OBJECTIVE
Only the lines from the start up to and including the line containing "self.layout.operator(operator.bl_idname)" should be repeated, word for word.

(Modeling code records)
____

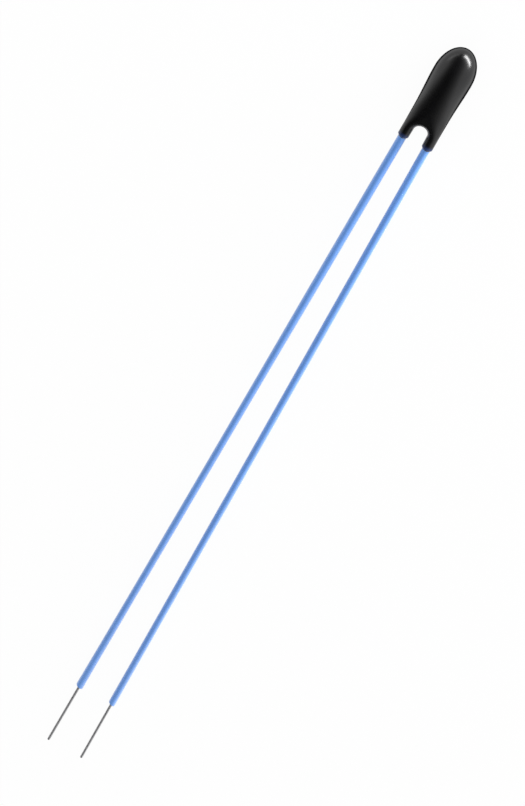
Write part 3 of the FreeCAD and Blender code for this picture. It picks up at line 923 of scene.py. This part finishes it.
class THERMISTOR_OT_stage(bpy.types.Operator):
    """Makes the white sweep, the lamps and the room"""

    bl_idname = "thermistor.stage"
    bl_label = "Stage"

    def execute(self, context):
        settings = context.scene.thermistor_stage
        sweep = sweep_surface("white_sweep", settings.floor)
        sweep.data.materials.append(paper_finish())
        for name, (place, size) in LAMPS.items():
            add_lamp(name, place, LAMP_AIM, size, getattr(settings, name))
        make_world(settings)
        return {"FINISHED"}


OPERATORS = (THERMISTOR_OT_leads, THERMISTOR_OT_bead, THERMISTOR_OT_inside, THERMISTOR_OT_stage)
SETTINGS = {
    "thermistor_leads": LeadSettings,
    "thermistor_bead": BeadSettings,
    "thermistor_stage": StageSettings,
}


class THERMISTOR_PT_panel(bpy.types.Panel):
    """Settings and makers of the thermistor's pieces"""

    bl_idname = "THERMISTOR_PT_panel"
    bl_label = "Thermistor"
    bl_space_type = "VIEW_3D"
    bl_region_type = "UI"
    bl_category = "Thermistor"

    def draw(self, context):
        """Lists the settings, group by group, and then the makers."""
        for key, group in SETTINGS.items():
            box = self.layout.box()
            for name in group.__annotations__:
                box.prop(getattr(context.scene, key), name)
        for operator in OPERATORS:
            self.layout.operator(operator.bl_idname)


def register():
    """Registers the settings on the scene, the makers and the panel."""
    for group in SETTINGS.values():
        bpy.utils.register_class(group)
    for key, group in SETTINGS.items():
        setattr(bpy.types.Scene, key, bpy.props.PointerProperty(type=group))
    for kind in (*OPERATORS, THERMISTOR_PT_panel):
        bpy.utils.register_class(kind)


def unregister():
    """Takes back all that register has added."""
    for kind in reversed((*OPERATORS, THERMISTOR_PT_panel)):
        bpy.utils.unregister_class(kind)
    for key, group in SETTINGS.items():
        delattr(bpy.types.Scene, key)
        bpy.utils.unregister_class(group)


def main():
    """Makes the camera, the leads, the bead and the stage."""
    register()
    bpy.context.scene.view_settings.view_transform = "Standard"
    make_camera()
    bpy.ops.thermistor.leads()
    bpy.ops.thermistor.bead()
    bpy.ops.thermistor.inside()
    bpy.ops.thermistor.stage()


if __name__ == "__main__":
    main()
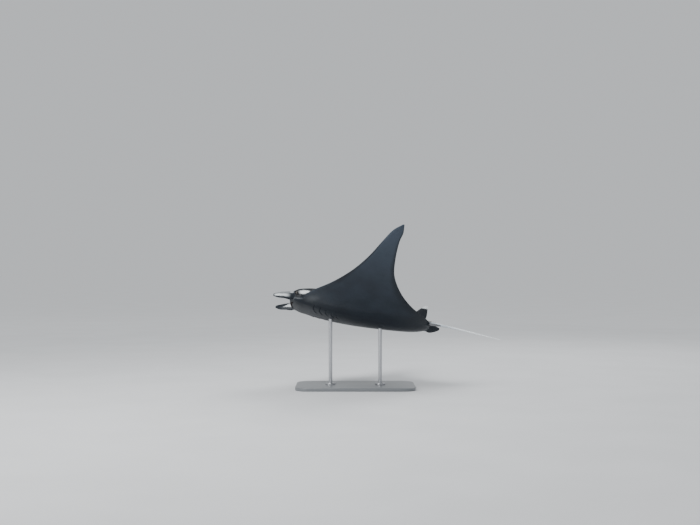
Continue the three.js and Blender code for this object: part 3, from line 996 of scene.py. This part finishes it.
class RAY_OT_eyes(bpy.types.Operator):
    """Makes both eyeballs, with a raised cornea"""

    bl_idname = "ray.eyes"
    bl_label = "Eyes"

    def execute(self, context):
        settings = context.scene.ray_eyes
        material = eye_paint(settings)
        for side, name in ((-1, "left_eye"), (1, "right_eye")):
            self.make_eye(side, name, settings.segments, material)
        return {"FINISHED"}

    def make_eye(self, side, node, segments, material):
        """An eyeball that looks out to its side, with its pupil's width along the head."""
        gaze = np.array((-0.16, side * 0.95, 0.20))
        gaze /= np.linalg.norm(gaze)
        forward = np.array((-1.0, 0, 0)) + gaze * gaze[0]
        forward /= np.linalg.norm(forward)
        up = np.cross(gaze, forward)
        up *= np.sign(up[2])
        turn = around(segments)
        rings, fields = [], []
        for lean in np.linspace(math.radians(2), math.radians(178), segments // 2):
            bulge = 1 + 0.05 * math.exp(-((lean / 0.5) ** 2))
            local = ring_of(np.cos(turn) * math.sin(lean), np.sin(turn) * math.sin(lean), math.cos(lean))
            world = local[:, :1] * forward + local[:, 1:2] * up + local[:, 2:] * gaze
            rings.append(EYE_CENTRE * (1, side, 1) + (EYE_RADIUS - EYEBALL_INSET) * bulge * world)
            fields.append(local)
        points, faces = skin_of_rings(rings)
        eye = make_object(f"{node}ball", placed(bent(points * MM)), faces)
        set_field(eye.data, "gaze", np.vstack([*fields, (0, 0, 1), (0, 0, -1)]))
        finish_piece(eye, material, "eye", node)


class RAY_OT_spine(bpy.types.Operator):
    """Makes the barbed spine that lies on the tail behind the dorsal fin"""

    bl_idname = "ray.spine"
    bl_label = "Tail spine"

    def execute(self, context):
        front, back = np.array(SPINE["front"]), np.array(SPINE["back"])
        turn = around(20)
        rings = []
        for i, t in enumerate(np.linspace(0, 1, 60)):
            barb = 1 + 0.16 * (i % 4 == 0) * (t > 0.2)
            across = SPINE["half_width"] * math.sqrt(1 - 0.96 * t**2) * 0.88 * barb
            up = SPINE["half_height"] * (1 - 0.5 * t)
            x, z = front + (back - front) * t
            ridge = up * np.sin(turn) * (1 + 0.25 * np.cos(2 * turn))
            rings.append(ring_of(x, across * np.cos(turn), z + ridge))
        points, faces = skin_of_rings(rings)
        spine = make_object("tail_barb", placed(bent(points * MM)), faces)
        finish_piece(spine, bone_paint(), "spine", "tail_spine")
        return {"FINISHED"}


class RAY_OT_stand(bpy.types.Operator):
    """Makes the base with its rounded edge, the rods and their collars"""

    bl_idname = "ray.stand"
    bl_label = "Stand"

    def execute(self, context):
        settings = context.scene.ray_stand
        self.make_base(settings)
        rod_steel = steel_paint(settings.steel, "rod_steel", (1, 1, 0.02))
        collar_steel = steel_paint(settings.steel, "collar_steel", (1, 1, 1))
        for end in ("front", "rear"):
            self.make_rod(end, rod_steel)
            self.make_collar(end, collar_steel)
        return {"FINISHED"}

    def make_base(self, settings):
        """A board with round corners, a round upper edge and a fine bevel below."""
        low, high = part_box("stand_base")
        corner, foot, edge = BASE_CORNER * MM, BASE_FOOT_EDGE * MM, settings.edge
        profile = [(foot, low.z), (0.0, low.z + foot)]
        for angle in np.linspace(0, math.pi / 2, 9):
            profile.append((edge * (1 - math.cos(angle)), high.z - edge + edge * math.sin(angle)))
        rings = []
        for inset, z in profile:
            ring = []
            for quarter, (sx, sy) in enumerate(((1, 1), (-1, 1), (-1, -1), (1, -1))):
                for angle in np.linspace(quarter, quarter + 1, 24) * math.pi / 2:
                    ring.append((sx * (high.x - corner) + (corner - inset) * math.cos(angle),
                                 sy * (high.y - corner) + (corner - inset) * math.sin(angle), z))
            rings.append(np.array(ring))
        base = make_object("base_board", *skin_of_rings(rings))
        finish_piece(base, lacquer_paint(settings.lacquer), "lacquer", "stand_base")
        crease(base)

    def turned(self, name, centre, profile, sides):
        """A body turned about an upright axis from a closed profile of radius and height."""
        turn = around(sides)
        count = len(profile)
        points = [(centre[0] + r * math.cos(a), centre[1] + r * math.sin(a), z)
                  for a in turn for r, z in profile]
        faces = []
        for i in range(sides):
            j = (i + 1) % sides
            for k in range(count):
                m = (k + 1) % count
                faces.append((i * count + k, j * count + k, j * count + m, i * count + m))
        return make_object(name, points, faces)

    def upright(self, node):
        """Centre, radius, foot and top of a round upright solid."""
        low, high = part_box(node)
        centre = ((low.x + high.x) / 2, (low.y + high.y) / 2)
        return centre, (high.x - low.x) / 2, low.z, high.z

    def make_rod(self, end, material):
        centre, radius, foot, top = self.upright(f"stand_rod_{end}")
        turn = around(64)
        rings = []
        for z in np.linspace(foot, top, 40):
            reach = radius - ROD_END_EDGE * MM if z in (foot, top) else radius
            rings.append(ring_of(centre[0] + reach * np.cos(turn), centre[1] + reach * np.sin(turn), z))
        rod = make_object(f"rod_{end}", *skin_of_rings(rings))
        finish_piece(rod, material, "steel", f"stand_rod_{end}")
        crease(rod)

    def make_collar(self, end, material):
        centre, outer, foot, top = self.upright(f"stand_collar_{end}")
        inner, edge = (ROD_RADIUS + GAP) * MM, COLLAR_EDGE * MM
        foot_edge, bore_edge = COLLAR_FOOT_EDGE * MM, COLLAR_BORE_EDGE * MM
        shoulder = [(outer - edge + edge * math.cos(a), top - edge + edge * math.sin(a))
                    for a in np.linspace(0, math.pi / 2, 8)]
        profile = [(inner, foot), (outer - foot_edge, foot), (outer, foot + foot_edge), *shoulder,
                   (inner + bore_edge, top), (inner, top - bore_edge)]
        collar = self.turned(f"collar_{end}", centre, profile, 96)
        finish_piece(collar, material, "steel", f"stand_collar_{end}")
        crease(collar)


def crease(obj, angle=35):
    """Keeps the edges sharper than an angle crisp under smooth shading."""
    made = bmesh.new()
    made.from_mesh(obj.data)
    for edge in made.edges:
        edge.smooth = len(edge.link_faces) == 2 and edge.calc_face_angle(0) < math.radians(angle)
    made.to_mesh(obj.data)
    made.free()


class RAY_OT_stage(bpy.types.Operator):
    """Makes the floor, the soft lights and the camera"""

    bl_idname = "ray.stage"
    bl_label = "Stage"

    def execute(self, context):
        settings = context.scene.ray_stage
        self.make_floor(settings)
        world = bpy.data.worlds.new("studio")
        world.use_nodes = True
        background = world.node_tree.nodes["Background"]
        background.inputs["Color"].default_value = (*settings.sky, 1)
        background.inputs["Strength"].default_value = 1.0
        context.scene.world = world
        for light in LIGHTS:
            self.make_light(*light)
        self.make_camera(context, settings)
        return {"FINISHED"}

    def make_floor(self, settings):
        """A wide disc whose rim glows as the surround does, so that no horizon shows."""
        turn = around(96)
        circle = ring_of(np.cos(turn), np.sin(turn), 0.0)
        points = np.concatenate([*(radius * circle for radius in FLOOR_RADII), [(0, 0, 0)]])
        sides, inmost = len(turn), len(FLOOR_RADII) - 1
        faces = []
        for ring in range(len(FLOOR_RADII)):
            for i in range(sides):
                a, b = ring * sides + i, ring * sides + (i + 1) % sides
                faces.append((a, b, b + sides, a + sides) if ring < inmost else (a, b, len(points) - 1))
        floor = make_object("floor", points, faces)
        paint = Paint("floor_paint")
        place = paint.node("ShaderNodeTexCoord", output="Object")
        x, y, _ = paint.axes(place)
        away = (x * x + y * y) ** 0.5
        cloud = paint.noise(place, 1.5, 3.0, 0.5)
        tone = paint.mix(cloud.ramp(0.3, 0.7), shade(settings.floor, 0.98), shade(settings.floor, 1.02))
        glow = tuple(sky * (1 - base) for sky, base in zip(settings.sky, settings.floor))
        emission = paint.mix(away.ramp(*FLOOR_GLOW), (0, 0, 0), glow)
        floor.data.materials.append(paint.surface(Base_Color=tone, Roughness=0.75, Emission_Color=emission,
                                                  Emission_Strength=1.0, Specular_IOR_Level=0.0))

    def make_light(self, name, place, aim_height, size, power):
        light = bpy.data.lights.new(name, "AREA")
        light.shape = "DISK"
        light.size = size
        light.energy = power
        lamp = bpy.data.objects.new(name, light)
        lamp.location = place
        aim = Vector((0, 0, aim_height)) - Vector(place)
        lamp.rotation_euler = aim.to_track_quat("-Z", "Y").to_euler()
        bpy.context.scene.collection.objects.link(lamp)

    def make_camera(self, context, settings):
        """A level camera that looks along +Y. The head lies left of and below the middle of the picture."""
        head = pose() @ Vector((0, 0, 0))
        data = bpy.data.cameras.new("camera")
        data.sensor_width = 36
        data.lens = LENS
        data.clip_end = 200
        camera = bpy.data.objects.new("camera", data)
        camera.location = (head.x + CAMERA_RIGHT, head.y - settings.distance, head.z + CAMERA_UP)
        camera.rotation_euler = Euler((math.radians(90), 0, 0))
        context.scene.collection.objects.link(camera)
        context.scene.camera = camera


class RAY_PT_panel(bpy.types.Panel):
    """Lists the pieces in the order in which they are made"""

    bl_idname = "RAY_PT_panel"
    bl_label = "Devil ray"
    bl_space_type = "VIEW_3D"
    bl_region_type = "UI"
    bl_category = "Ray"

    def draw(self, context):
        for group, step in STEPS:
            box = self.layout.box()
            settings = getattr(context.scene, group, None)
            if settings:
                for key in settings.__annotations__:
                    box.prop(settings, key)
            box.operator(step)


GROUPS = {"ray_skin": SkinSettings, "ray_eyes": EyeSettings, "ray_stand": StandSettings,
          "ray_stage": StageSettings}
STEPS = (("ray_skin", "ray.skin"), ("ray_eyes", "ray.eyes"), ("", "ray.spine"), ("ray_stand", "ray.stand"),
         ("ray_stage", "ray.stage"))
CLASSES = (*GROUPS.values(), RAY_OT_skin, RAY_OT_eyes, RAY_OT_spine, RAY_OT_stand, RAY_OT_stage, RAY_PT_panel)


def register():
    for one in CLASSES:
        bpy.utils.register_class(one)
    for name, group in GROUPS.items():
        setattr(bpy.types.Scene, name, PointerProperty(type=group))


def unregister():
    for name in GROUPS:
        delattr(bpy.types.Scene, name)
    for one in reversed(CLASSES):
        bpy.utils.unregister_class(one)


def main():
    register()
    for _, step in STEPS:
        group, name = step.split(".")
        getattr(getattr(bpy.ops, group), name)()


if __name__ == "__main__":
    main()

____

RESULT FOR THIS EXERCISE
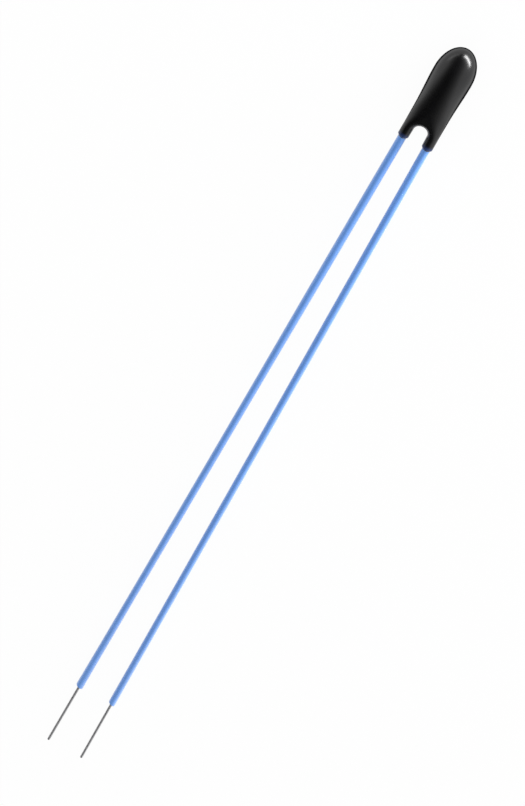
Write part 3 of the FreeCAD and Blender code for this picture. It picks up at line 923 of scene.py. This part finishes it.
class THERMISTOR_OT_stage(bpy.types.Operator):
    """Makes the white sweep, the lamps and the room"""

    bl_idname = "thermistor.stage"
    bl_label = "Stage"

    def execute(self, context):
        settings = context.scene.thermistor_stage
        sweep = sweep_surface("white_sweep", settings.floor)
        sweep.data.materials.append(paper_finish())
        for name, (place, size) in LAMPS.items():
            add_lamp(name, place, LAMP_AIM, size, getattr(settings, name))
        make_world(settings)
        return {"FINISHED"}


OPERATORS = (THERMISTOR_OT_leads, THERMISTOR_OT_bead, THERMISTOR_OT_inside, THERMISTOR_OT_stage)
SETTINGS = {
    "thermistor_leads": LeadSettings,
    "thermistor_bead": BeadSettings,
    "thermistor_stage": StageSettings,
}


class THERMISTOR_PT_panel(bpy.types.Panel):
    """Settings and makers of the thermistor's pieces"""

    bl_idname = "THERMISTOR_PT_panel"
    bl_label = "Thermistor"
    bl_space_type = "VIEW_3D"
    bl_region_type = "UI"
    bl_category = "Thermistor"

    def draw(self, context):
        """Lists the settings, group by group, and then the makers."""
        for key, group in SETTINGS.items():
            box = self.layout.box()
            for name in group.__annotations__:
                box.prop(getattr(context.scene, key), name)
        for operator in OPERATORS:
            self.layout.operator(operator.bl_idname)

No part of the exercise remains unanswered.